The Six Variations on an Original Theme, Opus 34, were written in 1802 and dedicated to Princess Odescalchi, who before her marriage to the Pressburg nobleman Prince Innocenzo d'Erba-Odescalchi, had been, as Countess Babette Keglevich, a pupil of Beethoven. Other works written for her were the E flat Piano Sonata, Op. 7, the Variations 'La stessa, la stessima' and the First Piano Concerto. The Adagio F major theme is followed by an elaborately decorated D major variation, an Allegro excursion into the key of B flat, a G major Allegro and an E flat Tempo di Menuetto. The fifth variation is a March in C minor and the final variation starts as a compound rhythm Allegretto, leading to an Adagio that the composer's pupil Ries claims he was compelled to play through seventeen times, before the cadenza satisfied his teacher, who displayed, in these lessons, an unusual degree of patience.

The Eroica Variations, Fifteen Variations and a Fugue on an Original Theme, Op. 35, were written in 1802 and published the following year in Leipzig. The work was finally dedicated to Mozart's former pupil, Count Moritz Lichnowsky, brother of Beethoven's generous patron Prince Karl Lichnowsky, after an originally intended dedication to the Abbé Stadler. The theme appears elsewhere, in the finale of Beethoven's Eroica Symphony, in the ballet The Creatures of Prometheus and in a Contredanse. As in the symphony, the theme appears first in skeletal form, an opening chord followed by the bass-line only. It then appears in two parts, the right hand adding a simple counterpoint. The right hand now takes the original bass-line, crossed intermittently by the left hand, giving an impression of three voices. This is followed by a version a quattro, with the original bass now the upper part, and this leads to the familiar theme itself. Beethoven stressed to his publishers, Breitkopf and Hartel, the originality of the two sets of variations, Opus 34 and Opus 35, the first not least in its varieties of key for each variation. The first of the Eroica variations, which might, had the composer's intentions been followed, have been better known as the Prometheus Variations, offers a semiquaver right-hand version of the theme, followed by a triplet semiquaver version, including a brief cadenza. An abrupt third variation leads to a running semiquaver bass, with right-hand chords, and to a brief syncopated fifth variation. The theme emerges with greater clarity in the sixth variation, while the seventh is a canon at the octave. The hand-crossing of the eighth variation is succeeded by a version in which the bass of the theme is heard in lower register grace notes and a division of labour in the tenth. The following three variations explore other keyboard sonorities, before the penultimate E flat minor fourteenth and the ornamented Largo of the E flat major fifteenth. The fugal subject, the bass of the theme, is announced in the second voice, answered in the upper voice, and followed by a third bass entry. The fugal texture is unusually interrupted by a passage that leads to the return of the full theme and its subsequent elaboration in a brilliant conclusion.

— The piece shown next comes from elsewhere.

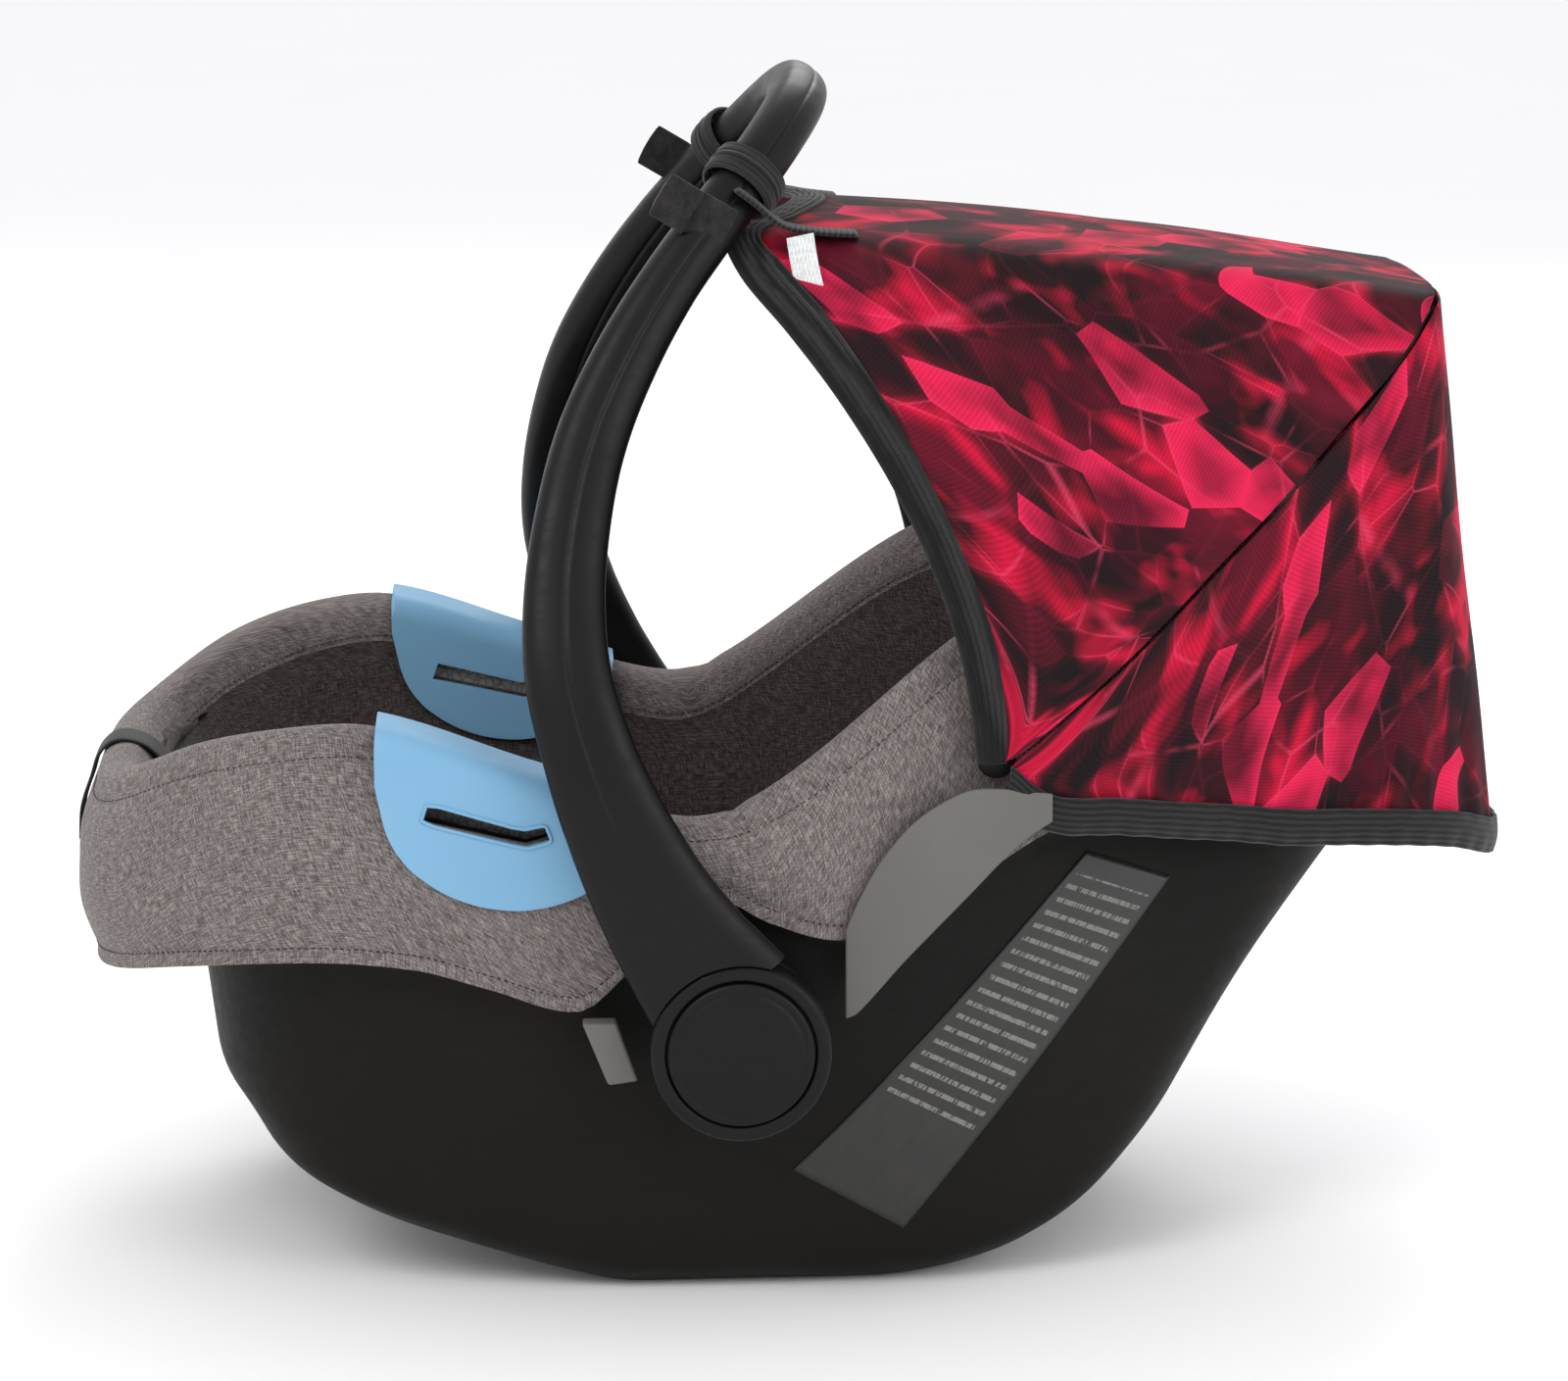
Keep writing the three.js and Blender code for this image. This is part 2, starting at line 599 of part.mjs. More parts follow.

The Thirty-two Variations on an Original Theme, WoO 80, were written in 1806 and published in Vienna in the following year. Beethoven later seemed to have forgotten the work and failed to recognise it, when he heard the daughter of the piano-maker Streicher playing it. The brief theme and the variations make up, in fact, a chaconne, a treatment of the traditional Baroque variation form in a manner characteristic of Beethoven in its use of novel textures, a wide range of the keyboard and innovative rhythms. The more extended final version of the theme opens with a passage in cross-rhythms, leading, in a triplet semiquaver right-hand sequence to a chromatically decorated upper part and a conclusion that brings its own various surprises of dynamics, rhythms and texture.

Jenoe Jandó
The Hungarian pianist Jenoe Jandó has won a number of piano competitions in Hungary and abroad, including first prize in the 1973 Hungarian Piano Concours and a first prize in the chamber music category at the Sydney International Piano Competition in 1977. He has recorded for Naxos all the piano concertos of Mozart. Other recordings for the Naxos label include the concertos of Grieg and Schumann as well as Rachmaninov's Second Concerto and Paganini Rhapsody and Beethoven's complete piano sonatas.